Design thinking, Kley Contini explained, is “a user-centered design process” for creating products that incorporate knowledge of users’ needs as the main guideline. “If you are going to make this product, who is the end user? Who is the person who’s actually going to experience this product? Design thinking says you need to spend some significant time upfront getting to know who that user is, just as a person,” said Kley Contini.
“Product,” he added, can also be loosely defined. “This could be a physical product that you’re trying to sell. Or from a school standpoint, this could be products like a project or an essay or some kind of end assessment.”
In the workshop, teachers from all four campuses learned principles of design thinking that they could apply to their classroom instruction. Andy Gersh, middle school math teacher, began asking his students how they best learn the concepts he was teaching in class. He then had them create posters and infographics to explain to their classmates how they absorbed the lessons. Middle school science teacher Kathy Peng ’05 used design thinking to create lab exercises that were tailored to different student needs.

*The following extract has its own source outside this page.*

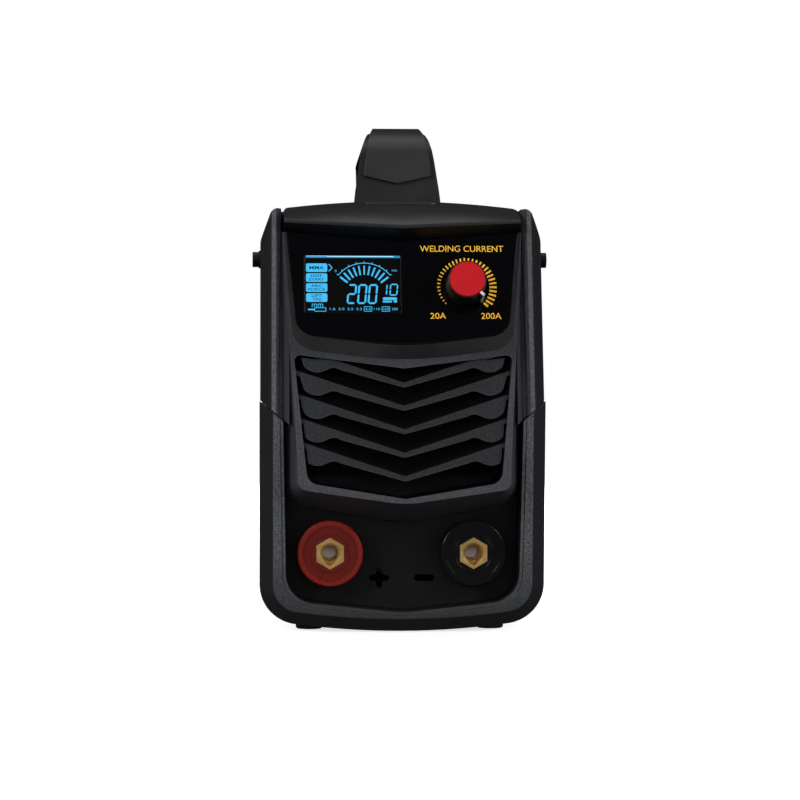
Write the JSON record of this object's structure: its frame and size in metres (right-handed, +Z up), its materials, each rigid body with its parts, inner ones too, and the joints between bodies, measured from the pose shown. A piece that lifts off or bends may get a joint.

“It kind of opens students’ minds to the big of, why are we learning this? What does it apply to? Do I need this outside of the four walls of this classroom? What’s the real application?” Kley Contini said. “I think that gets answered when you make kids think about who the end users are and their wants and needs.”
Although Harker offers many professional development opportunities, the Vegesna Teacher Excellence Program is unique in that it requires grant applicants to delineate how their proposed project will benefit students as well as the wider Harker community. To this end, grant awardees are frequently asked to speak at events such as all-faculty meetings. “We’ll create time for them to talk to other teachers and do other things so that it can have an effect beyond them,” Gargano said.
Teachers also are required to prepare presentations for the Vegesnas to show the results of their work. So far, they have been quite pleased with the work coming out of the program. “I see great progress made,” said Raju Vegesna. “I see the best results are coming out. I think we still have a long way to go, since we just started, but I’m very pleased with the progress Harker made with respect to this.”